Il est quelquefois un peu mystique ; et sa dévotion naïve le rend intéressant ; il est d’ailleurs clair et intelligible ; et en cela il est bien supérieur aux Grecs du moyen âge, qui depuis la décadence de l’école d’Alexandrie, se sont seulement occupés de mysticités inintelligibles et de chimères au moins absurdes. Peut-être n’est-il pas déshonorant pour un Afriquain, sans maître, et sans modèle, de raisonner mieux que des hommes qui lisaient cependant, Démostène, Aristote, Cicéron, Tacite, etc. etc.

  1. M. Piatoli est auteur d’un traité italien, intitulé Saggio intorno al luogo del seppellire, imprimé à Modène par les ordres du Duc, et traduit en français par M. Vicq-d’Azyr, à la sollicitation de M. d’Alembert et de M. l’abbé Contrit. Cette traduction enrichie de notes et de plusieurs morceaux importans, a paru en 1778, avec le titre, d’Essai sur les lieux et les dangers des sépultures, etc.
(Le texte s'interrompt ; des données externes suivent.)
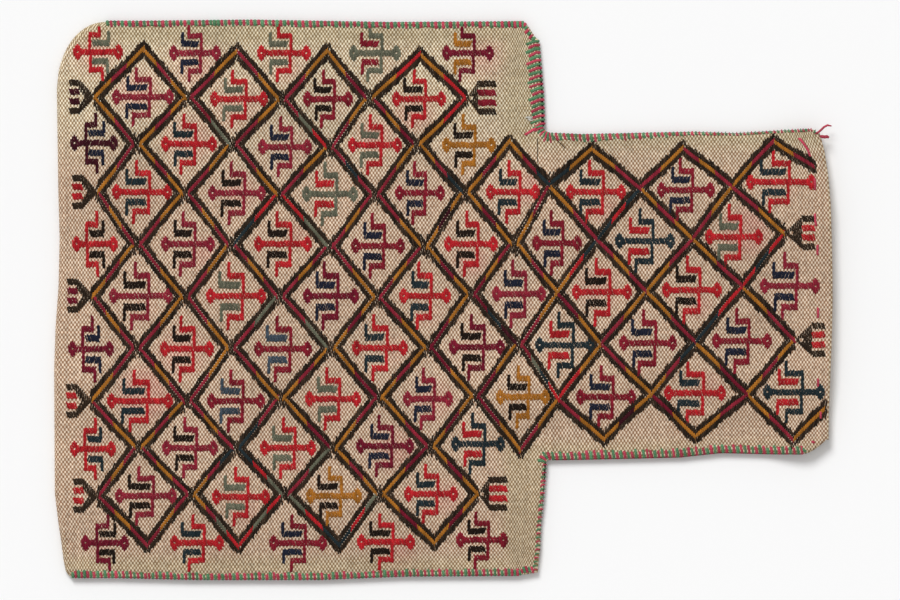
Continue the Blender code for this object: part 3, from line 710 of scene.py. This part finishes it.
def lay_lattice(floats):
    """The lattice: a coloured stripe between two dark ones along each band, laid column by column."""
    corners = read_lattice()
    bands = []
    ends, turns = {}, {}
    for item in BANDS.split():
        first, second, colours = item[:2], item[2:4], item[4:]
        if corners[first][0] > corners[second][0]:
            first, second = second, first
            colours = colours[::-1]
        bands.append((first, second, colours))
        ends.setdefault(first, []).append(1)
        ends.setdefault(second, []).append(-1)
        falls = corners[second][1] > corners[first][1]
        turns.setdefault(first, []).append(1 if falls else -1)
        turns.setdefault(second, []).append(-1 if falls else 1)
    stripes, outlines = {}, {}
    for first, second, colours in bands:
        (x0, y0), (x1, y1) = corners[first], corners[second]
        slope = (y1 - y0) / (x1 - x0)
        steep = math.hypot(1, slope)
        half = STRIPE_HALF * steep
        gaps = [
            CROSSING_GAP if sorted(ends[name]) == [-1, -1, 1, 1] and corners[name][0] < BODY_END else 0
            for name in (first, second)
        ]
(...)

  2. Les Anglais publient maintenant une foule d’ouvrages en faveur des Nègres ; et l’Europe leur applaudi. Mais je dois rappeler que l’auteur des notes sur les pensées de Pascal, M. de Saint-Lambert, dans le conte de Ziméo, M. l’abbé Raynal, dans son histoire philosophique, etc. M. Garat, dans une note du poëme des Mois, M. le chevalier de saint-Pierre dans son voyage à l’Isle de France, et surtout M. Schwartz ont écrit avec beaucoup de force contre l’esclavage des Nègres.